Na Praia do Cassino, a mais de 300 Km de Porto Alegre, o mar literalmente vomitou na areia tudo aquilo que não era seu e os desmatamentos a quilômetros e quilômetros dali que empurraram águas profundas adentro através dos rios. O mar recuou nada menos que 300 metros e passou a despejar em cinco quilômetros de areia ondas de lama escura, arrancada, segundo os biólogos, do fundo do próprio mar, e originada de desmatamentos e destruição de matas ciliares à beira dos rios em diversos pontos do estado. A imprensa, sobretudo a televisiva, para quem uma imagem de extensões de areia cobertas de lama escura teria uma importância educativa indescritível sobre as reações da natureza, cobriram mal e porcamente o fenômeno, com exceção do Jornal da Globo, cujas imagens dos pescadores na praia atolados com lama até o pescoço eram mais assustadoras que quaisquer imagens do cinemão hollywoodiano sobre catástrofes.
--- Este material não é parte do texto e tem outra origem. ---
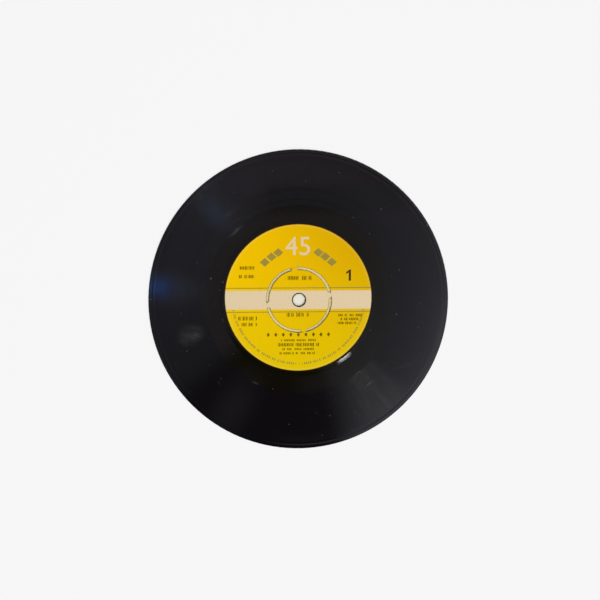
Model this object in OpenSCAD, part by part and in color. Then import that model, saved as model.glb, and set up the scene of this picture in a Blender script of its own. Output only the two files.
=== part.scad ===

BIG BROTHER - As cenas televisivas mais fortes da semana, no entanto, se deram no território da política. Para quem gosta e vive de informação, é um privilégio acompanhar pela TV uma das curvas mais significativas da história: a exibição e leitura da carta de renúncia do polêmico Fidel Castro ao governo de Cuba. Para uns, o último revolucionário do Século XX. Para outros, um ditador sanguinário que executava no 'paredón' os seus opositores (para quem não sabe, daí vem a origem do kitsch paredão do Big Brother – sim, cultura inútil também é fundamental). O fato é que as ações e a trajetória de Fidel são um capítulo fundamental do último século, sobretudo pela sua ousadia, de sozinho (desde o desfazimento da URSS), enfrentar o império mais poderoso do mundo (EUA) e seus embargos econômicos.
A outra imagem emblemática da semana mostrou, mais uma vez, que jamais se deve acreditar em falas de homens públicos. Trata-se das últimas declarações do agora ex-secretário de Segurança Pública da Bahia, Paulo Bezerra, na última terça-feira a uma emissora de TV, quando ainda respondia pelo posto. Questionado sobre os arrastões na Estrada do Coco e na via Cia-Aeroporto e sobre o crescimento assombroso dos índices de assassinato em Salvador nos últimos meses (23 assassinatos em apenas 40h foram noticiados na última segunda-feira), o (então) secretário foi incisivo. BARBEIRO - Bezerra afirmou que a violência ocorrida na capital baiana não tinha nada demais se comparada com a do resto do Brasil. Disse literalmente, nestes termos, que tudo estava absolutamente sob controle na segurança pública da Bahia. Não estava. A não ser que estivesse se referindo ao controle assumido pela marginalidade. Tanto não era verdade o que dizia que caiu no mesmo dia. Melhor assim, pois a população tem mais uma chance de pensar que as coisas ainda podem melhorar e o secretário terá na agenda tempo livre para passar no barbeiro/cabeleireiro e dar um jeito naquela cabeleira de corte vencido há tempos e naquele bigodão que lhe dá um ar de um xerife texano fora de lugar.